The company also constantly develops and tests new cage designs and materials, as well as new coatings, surface treatments, seals and lubricants. Mark Pritchard, Senior Product Engineer at YCTOO comments: "We've developed new improved sealing designs in which the shield is incorporated into the outer ring. This reduces the critical gap between the integral shield and the bearing inner raceway by 60% compared to conventional shield-and-circlip designs. This provides significant advantages such as minimising the risk of shield ejection, preventing contamination and retaining the lubricant more effectively, which in turn results in a bearing with a much improved operational life."

In dental turbines, cage breakage is responsible for 90% of bearing-related failures. Turbine bearings do not fail due to fatigue: the cause of a cage breaking is normally due to cage wear and subsequent fracture. Most cages for deep groove ball bearings are snap type retainer cages. The opening for inserting the ball must be designed in such a way that the prongs do not break when pushing the balls in. To hold the balls in the pocket, a narrower width is desirable. Angular contact ball bearings have a 'halo' or window cage that is easier to manufacture and will not be ejected from the bearing when worn. This cage is stronger and less vulnerable to the effects of repeated sterilisation of the dental handpiece. Normally, for high speed bearing applications, phenolic resin is the chosen cage material. This offers modest, but sufficient tensile strength, low friction and is less sensitive to poor lubrication. However, the material does degrade when exposed to heat, particularly at the temperatures required for sterilisation.

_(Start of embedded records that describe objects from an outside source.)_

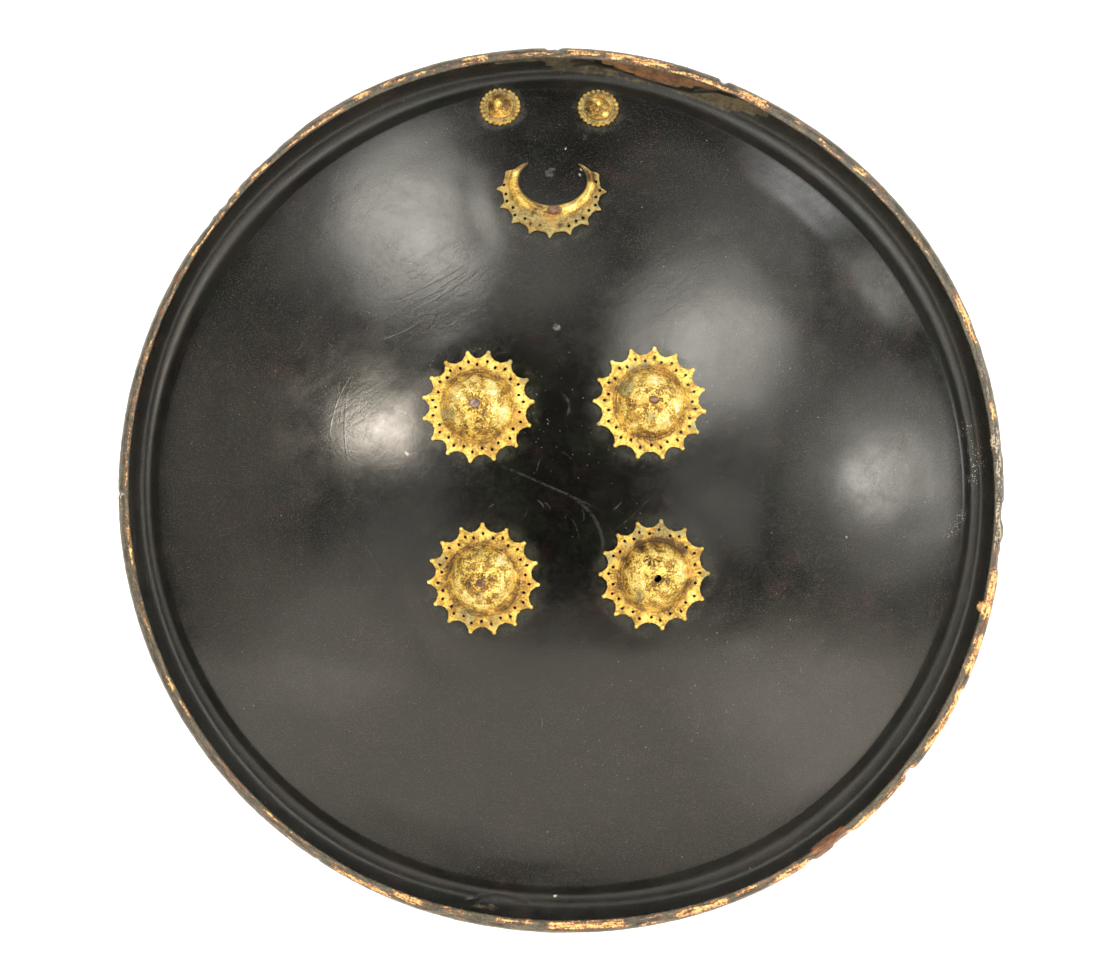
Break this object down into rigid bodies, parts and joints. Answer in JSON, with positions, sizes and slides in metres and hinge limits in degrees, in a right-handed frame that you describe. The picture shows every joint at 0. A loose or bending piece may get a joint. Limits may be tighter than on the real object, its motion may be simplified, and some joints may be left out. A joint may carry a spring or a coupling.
{
  "type": "hide shield",
  "caption": "Round domed hide shield with a turned-up edge, pierced gilt brass bosses, small bosses and a crescent on its face.",
  "frame": {"origin": "on the plane that the edge rests on, at the shield's axis, centre of the outline", "axes": "+Z out of the shield's face, +Y towards the edge with the crescent and the small bosses, +X to the right seen from the front"},
  "size_m": [0.56, 0.5591, 0.0797],
  "materials": {
    "lacquered_hide": "worn black lacquer, satin",
    "gilt_brass": "worn gilding",
    "iron_pin": "brown, worn",
    "copper_pin": "copper-coloured, worn"
  },
  "bodies": {
    "root": {"hide_shell": "lacquered_hide", "boss_upper_left": "gilt_brass", "boss_upper_right": "gilt_brass", "boss_lower_left": "gilt_brass", "boss_lower_right": "gilt_brass", "boss_pin_upper_left": "iron_pin", "boss_pin_upper_right": "copper_pin", "boss_pin_lower_left": "copper_pin", "small_boss_left": "gilt_brass", "small_boss_right": "gilt_brass", "crescent": "gilt_brass", "crescent_rivet": "copper_pin"}
  },
  "joints": []
}
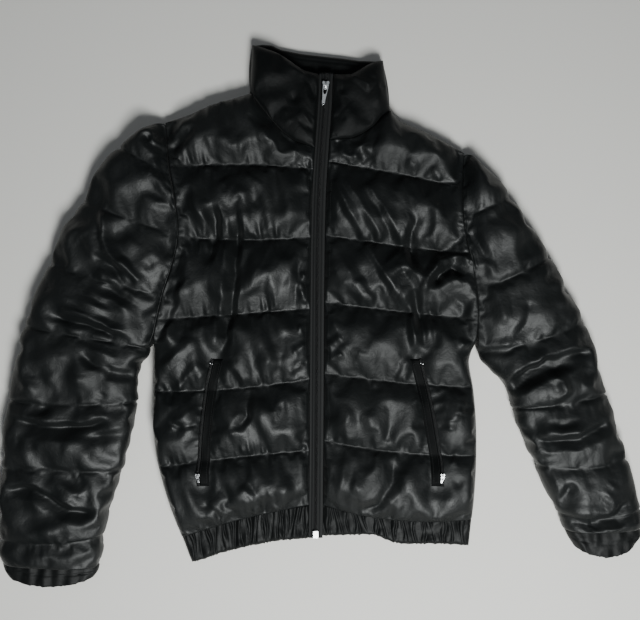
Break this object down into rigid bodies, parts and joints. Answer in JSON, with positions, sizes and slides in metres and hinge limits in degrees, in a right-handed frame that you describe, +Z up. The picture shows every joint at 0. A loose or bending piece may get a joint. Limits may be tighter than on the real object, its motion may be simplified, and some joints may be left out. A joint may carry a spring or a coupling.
{
  "type": "puffer jacket",
  "caption": "Short black padded jacket laid flat, front up: quilted in wide channels, stand collar, full front zip, zipped hand pockets, gathered hem and cuffs.",
  "frame": {"origin": "middle of the base of the whole part's box, on the surface that it lies on", "axes": "+X to the viewer's right, towards the wearer's left sleeve, +Y towards the collar, +Z up from the surface to the front of the jacket"},
  "size_m": [0.9002, 0.7608, 0.0571],
  "materials": {
    "shell": "semi-gloss coated nylon, fine plain weave, wrinkled",
    "tape": "matt woven zip tape and moulded coil",
    "zip_metal": "polished plated zinc"
  },
  "bodies": {
    "jacket": {"back_panel": "shell", "front_right": "shell", "front_left": "shell", "sleeve_right": "shell", "sleeve_left": "shell", "cuff_right": "shell", "cuff_left": "shell", "hem_front_right": "shell", "hem_front_left": "shell", "hem_back": "shell", "collar_back": "shell", "collar_front_right": "shell", "collar_front_left": "shell", "pocket_welt_right": "shell", "pocket_welt_left": "shell", "zip_tape_right": "tape", "zip_tape_left": "tape", "zip_chain": "tape", "pocket_chain_right": "tape", "pocket_chain_left": "tape", "zip_box": "zip_metal", "zip_slider": "zip_metal", "pocket_slider_right": "zip_metal", "pocket_slider_left": "zip_metal"},
    "front_pull": {"zip_pull": "zip_metal"},
    "right_pocket_pull": {"pocket_pull_right": "zip_metal"},
    "left_pocket_pull": {"pocket_pull_left": "zip_metal"}
  },
  "joints": [
    {"name": "front_pull_swing", "type": "hinge", "parent": "jacket", "child": "front_pull", "pos_m": [0.00764, 0.3154, 0.03658], "axis": [-0.9903, 0.1392, 0], "range_deg": [0, 150]},
    {"name": "right_pocket_pull_swing", "type": "hinge", "parent": "jacket", "child": "right_pocket_pull", "pos_m": [-0.16966, -0.22581, 0.04334], "axis": [-0.9703, -0.2419, 0], "range_deg": [0, 150]},
    {"name": "left_pocket_pull_swing", "type": "hinge", "parent": "jacket", "child": "left_pocket_pull", "pos_m": [0.16868, -0.22568, 0.04504], "axis": [-0.9703, 0.2419, 0], "range_deg": [0, 150]}
  ]
}
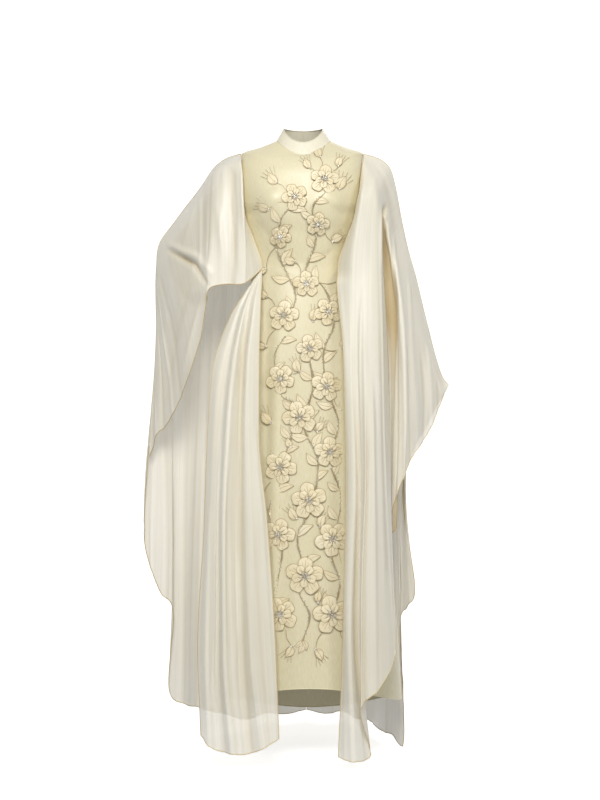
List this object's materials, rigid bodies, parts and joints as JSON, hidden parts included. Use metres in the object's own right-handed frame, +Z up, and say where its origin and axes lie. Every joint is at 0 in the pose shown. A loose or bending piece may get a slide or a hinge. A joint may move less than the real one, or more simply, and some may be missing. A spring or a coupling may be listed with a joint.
{
  "type": "abaya with an organza butterfly cape",
  "caption": "Long cream satin dress with a stand collar and applique blossoms, under a sheer organza cape with butterfly sleeves, posed as worn with one arm bent.",
  "frame": {"origin": "middle of the neck base, level with the shoulders, where the wearer carries the garment", "axes": "+Z up, -Y to the front, +X to the wearer's left"},
  "size_m": [0.7717, 0.6626, 1.5441],
  "materials": {
    "satin": "cream satin with a soft gloss",
    "collar_satin": "cream satin, doubled",
    "organza": "sheer ivory organza",
    "applique": "layered peach-cream organza",
    "cord": "bronze embroidery cord",
    "beads": "small silver-lined beads"
  },
  "bodies": {
    "root": {"collar": "collar_satin", "dress_front": "satin", "dress_back_left": "satin", "dress_back_right": "satin", "dress_sleeve_left": "satin", "dress_sleeve_right": "satin", "cape_front_left": "organza", "cape_sleeve_right": "organza", "cape_front_right": "organza", "cape_back_left": "organza", "cape_back_right": "organza", "blossom_01": "applique", "blossom_02": "applique", "blossom_03": "applique", "blossom_04": "applique", "blossom_05": "applique", "blossom_06": "applique", "blossom_07": "applique", "blossom_08": "applique", "blossom_09": "applique", "blossom_10": "applique", "blossom_11": "applique", "blossom_12": "applique", "blossom_13": "applique", "blossom_14": "applique", "blossom_15": "applique", "blossom_16": "applique", "blossom_17": "applique", "blossom_18": "applique", "blossom_19": "applique"}
  },
  "joints": []
}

Dental bearings need to be protected against contamination from the outside and to keep lubricant inside. Low noise and vibration are critical for good turbine operation. Not only does the air stream take lubricant along with it, it also results in air noise. Also, when the turbine is stopped and no air is flowing, a vacuum is created within the turbine and so outside air that contains all kinds of contaminants will rush in if there is inadequate shielding.

Normally, dental bearings use AISI440C stainless steel balls. These balls are between 1mm and 1.6mm diameter, depending on the type of bearing used. The ceramic ball first found use in dental bearings in the early 1990s due to drastic reductions in the cost of manufacturing ceramic balls and technological advancements. The advantages of using ceramic balls are their lower density (3,200kg/m3) compared to steel balls (7,800kg/m3). This results in lower centrifugal forces and therefore improved kinematics (spin, roll and ball excursion), reduced build up of heat, lower stress levels and reduced forces on the cage.

In addition, ceramic balls are tribo-chemically inert, which reduces adhesive wear and improves the life of the lubricant. Also, unlike steel balls, there is no risk of ceramic balls cold welding to the rings.